La missione Lisa sfrutta l’interferometria laser tra satelliti posizionati a distanza di milioni di chilometri. Si tratta di una tecnica che usa fasci di luce per rilevare variazioni infinitesimali di distanza. La precisione delle sue misure è influenzata dai disallineamenti che inevitabilmente si verificano sull’apparato. Alvise studia come misurare questi disallineamenti, così che possano essere sottratti. Collabora con un team interdisciplinare distribuito tra Europa e Stati Uniti, e spera di continuare a farlo in futuro. “Il nostro obiettivo è anticipare e interpretare quello che succederà nello spazio, decenni prima del lancio. Il satellite, una volta lanciato, dev’essere perfetto, perché non potremo più modificarlo”.

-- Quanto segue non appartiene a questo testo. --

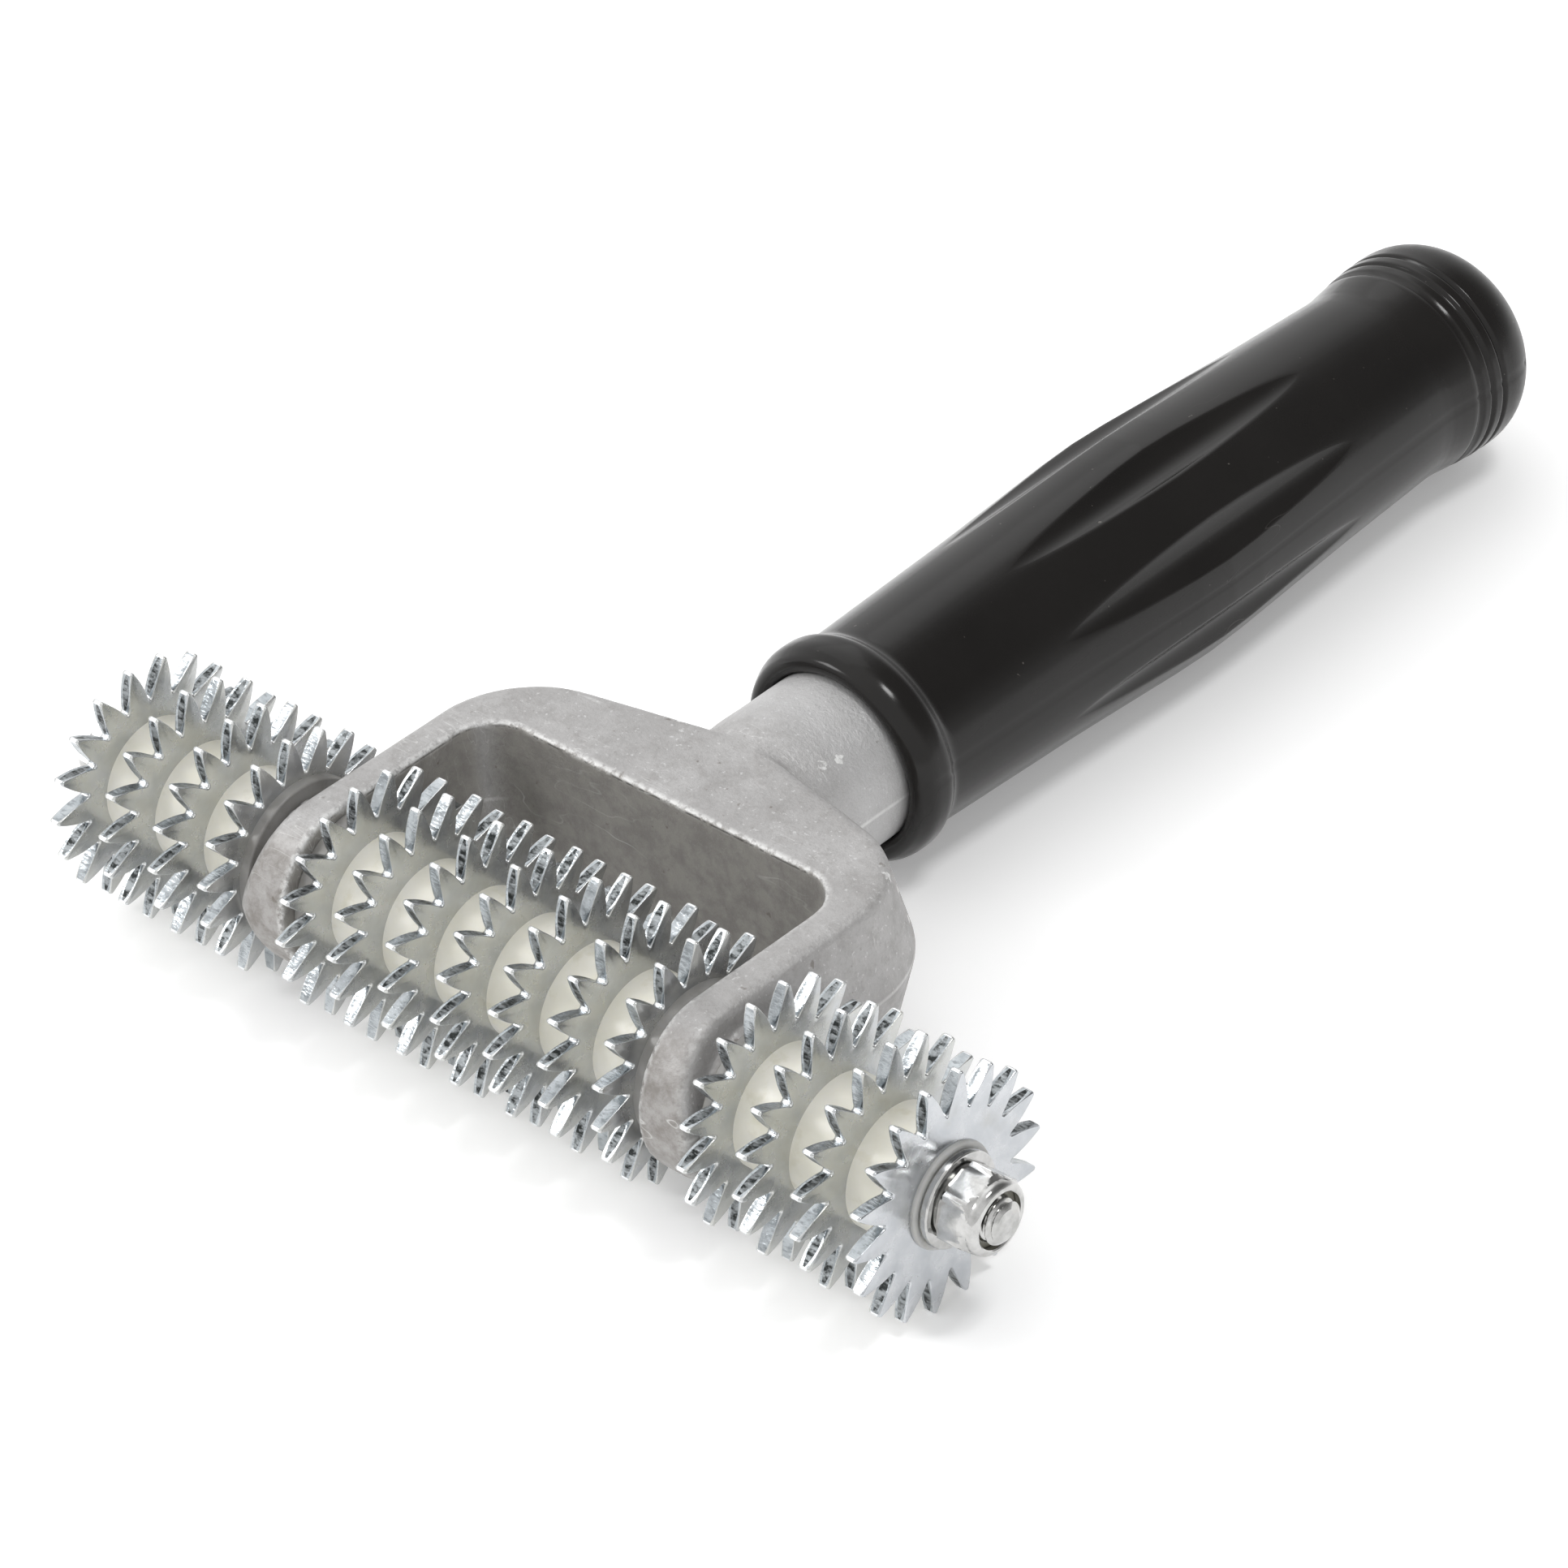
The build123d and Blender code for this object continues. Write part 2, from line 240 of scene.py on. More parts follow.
class Nodes:
    """A short way to write one procedural material."""

    def __init__(self, name):
        self.material = bpy.data.materials.new(name)
        self.material.use_nodes = True
        self.tree = self.material.node_tree
        self.shader = self.tree.nodes["Principled BSDF"]
        self.coords = self.tree.nodes.new("ShaderNodeTexCoord")
        self.geometry = self.tree.nodes.new("ShaderNodeNewGeometry")

    def link(self, a, b):
        self.tree.links.new(a, b)

    def mapped(self, scale):
        """The object's own coordinates, stretched by a scale along each axis."""
        node = self.tree.nodes.new("ShaderNodeMapping")
        node.inputs["Scale"].default_value = scale
        self.link(self.coords.outputs["Object"], node.inputs["Vector"])
        return node.outputs["Vector"]

    def noise(self, scale, detail=4, rough=0.55, vector=None):
        node = self.tree.nodes.new("ShaderNodeTexNoise")
        node.inputs["Scale"].default_value = scale
        node.inputs["Detail"].default_value = detail
        node.inputs["Roughness"].default_value = rough
        self.link(vector or self.coords.outputs["Object"], node.inputs["Vector"])
        return node.outputs["Fac"]

    def ramp(self, value, low, high, low_out=0.0, high_out=1.0):
        """Straight line from one output to the other between low and high, flat outside."""
        node = self.tree.nodes.new("ShaderNodeMapRange")
        node.inputs["From Min"].default_value = low
        node.inputs["From Max"].default_value = high
        node.inputs["To Min"].default_value = low_out
        node.inputs["To Max"].default_value = high_out
        self.link(value, node.inputs["Value"])
        return node.outputs["Result"]

    def math(self, kind, a, b):
        node = self.tree.nodes.new("ShaderNodeMath")
        node.operation = kind
        for socket, value in zip(node.inputs, (a, b)):
            if isinstance(value, (int, float)):
                socket.default_value = value
            else:
                self.link(value, socket)
        return node.outputs["Value"]

    def mix(self, factor, a, b):
        node = self.tree.nodes.new("ShaderNodeMix")
        node.data_type = "RGBA"
        self.link(factor, node.inputs["Factor"])
        for socket, value in ((node.inputs["A"], a), (node.inputs["B"], b)):
            if isinstance(value, tuple):
                socket.default_value = (*value, 1)
            else:
                self.link(value, socket)
        return node.outputs["Result"]

    def axis(self, name):
        node = self.tree.nodes.new("ShaderNodeSeparateXYZ")
        self.link(self.coords.outputs["Object"], node.inputs["Vector"])
        return node.outputs[name]

    def facing(self, way, low, high):
        """How far the surface turns towards a fixed direction."""
        node = self.tree.nodes.new("ShaderNodeVectorMath")
        node.operation = "DOT_PRODUCT"
        node.inputs[1].default_value = way
        self.link(self.geometry.outputs["Normal"], node.inputs[0])
        return self.ramp(node.outputs["Value"], low, high)

    def near(self, axis, place, inside, outside):
        """One on a thin plane across the given axis, fading to nothing beside it."""
        off = self.math("ABSOLUTE", self.math("SUBTRACT", self.axis(axis), place), 0)
        return self.ramp(off, inside, outside, 1, 0)

    def scratches(self, scale, stretch, sharp=0.03):
        """Thin lines: the ridge of a noise that is stretched one way."""
        fac = self.noise(scale, 2, 0.5, self.mapped(stretch))
        off = self.math("ABSOLUTE", self.math("SUBTRACT", fac, 0.5), 0)
        return self.ramp(off, 0, sharp, 1, 0)

    def bump(self, height, strength, distance, chain=None):
        node = self.tree.nodes.new("ShaderNodeBump")
        node.inputs["Strength"].default_value = strength
        node.inputs["Distance"].default_value = distance
        self.link(height, node.inputs["Height"])
        if chain:
            self.link(chain, node.inputs["Normal"])
        return node.outputs["Normal"]

    def finish(self, color, roughness, normal, metallic=None):
        """Joins the results to the shader; metallic is left alone where it is already linked."""
        if metallic is not None:
            self.shader.inputs["Metallic"].default_value = metallic
        self.link(color, self.shader.inputs["Base Color"])
        self.link(roughness, self.shader.inputs["Roughness"])
        self.link(normal, self.shader.inputs["Normal"])
        return self.material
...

A non funzionare in Italia, secondo lo studioso, è il sistema di selezione: “Ci sono pochi posti di dottorato – sottolinea – rispetto al numero di studenti che vogliono intraprendere questa carriera. Questo crea una situazione competitiva sfavorevole”. Non solo: “Manca una programmazione nell’assegnazione dei posti, con assunzioni a volte non ben definite. Sarebbe meglio inserire i ricercatori in progetti già esistenti e strutturati, proprio come avviene in Germania”. Lì, racconta, chi assume i dottorandi ha totale libertà sulla scelta: “È un punto di forza, non un problema. In Italia le leggi non lo permettono ufficialmente, ma avviene la stessa cosa, solo che viene fatto tramite oscuri magheggi”.
Per questo anche ora che il suo lavoro è finito, e si sta guardando intorno per il post doc, Alvise non pensa di tornare: “La differenza salariale mi scoraggia. Guadagnerei circa 1400-1700 euro netti al mese, mentre in Germania siamo oltre i 3000. In più ormai ho qui la famiglia, e forse, se fossi rimasto a Padova, non mi sarei nemmeno potuto permettere di formarne una”. Le prospettive, infatti, sono poche: “Io ho svolto la mia tesi di laurea con il gruppo Virgo di Padova: anche i loro ultimi 5 studenti di magistrale e una dottoranda ora lavorano tutti qui, probabilmente proprio perché non hanno avuto ulteriori possibilità lì”.
Così la ricerca accademica in Europa rischia di procedere a due velocità. Alla base, una diversa considerazione della sua importanza economica: “È una fonte di guadagno per la società, ma da noi sembra che questo non venga considerato o compreso. Molti dottorandi che si trasferiscono all’estero poi aprono aziende nel privato, e importano altri cervelli, che rimangono”. Per lo studioso, la soluzione dev’essere strutturale: “Si dovrebbe attivare un sistema che coinvolga l’industria, che produca apparecchiature utilizzate nella ricerca, creando così una domanda interna”. L’obiettivo? “Creare un tessuto sociale che la renda uno dei tasselli fondamentali dell’economia”.
Del resto l’Italia è uno dei paesi europei che investe meno in questo campo, riservando all’università solo l’1,5 per cento della spesa pubblica, contro il 2,6 della Germania. Le ultime leggi di bilancio del governo, inoltre, hanno tagliato il fondo di finanziamento ordinario delle università di cinquecento milioni di euro nel 2024 e di settecento milioni nel triennio 2025-2027. L’accademia, insomma, viene lasciata indietro. E con lei gli studiosi: “L’università italiana forma molti studenti di fisica appassionati, forse persino più preparati che in Germania. Ma la precarietà del sistema non permette loro di farsi strada, e tanti, come me, fuggono”.
Eppure la nostalgia per il suo Paese è forte. Gli mancano gli amici di una vita, la famiglia d’origine, la sua vecchia squadra di pallacanestro. Rimpiange il sole invernale. E persino i supermercati. Hannover è una città piccola e molto vivibile, ma che non amerà mai quanto Padova: “Qui la funzionalità viene prima della bellezza. Mia moglie è tedesca e spera di trasferirsi in Italia prima o poi, ma credo che per un po’ rimarrà delusa. Tornerei solo per un ruolo da professore. Nel frattempo, aspetto che il clima qui diventi più mediterraneo, così sentirò meno la mancanza. Per quanto riguarda il cibo, invece, bisogna adattarsi”. Intanto, a pallacanestro, può giocare anche in Germania.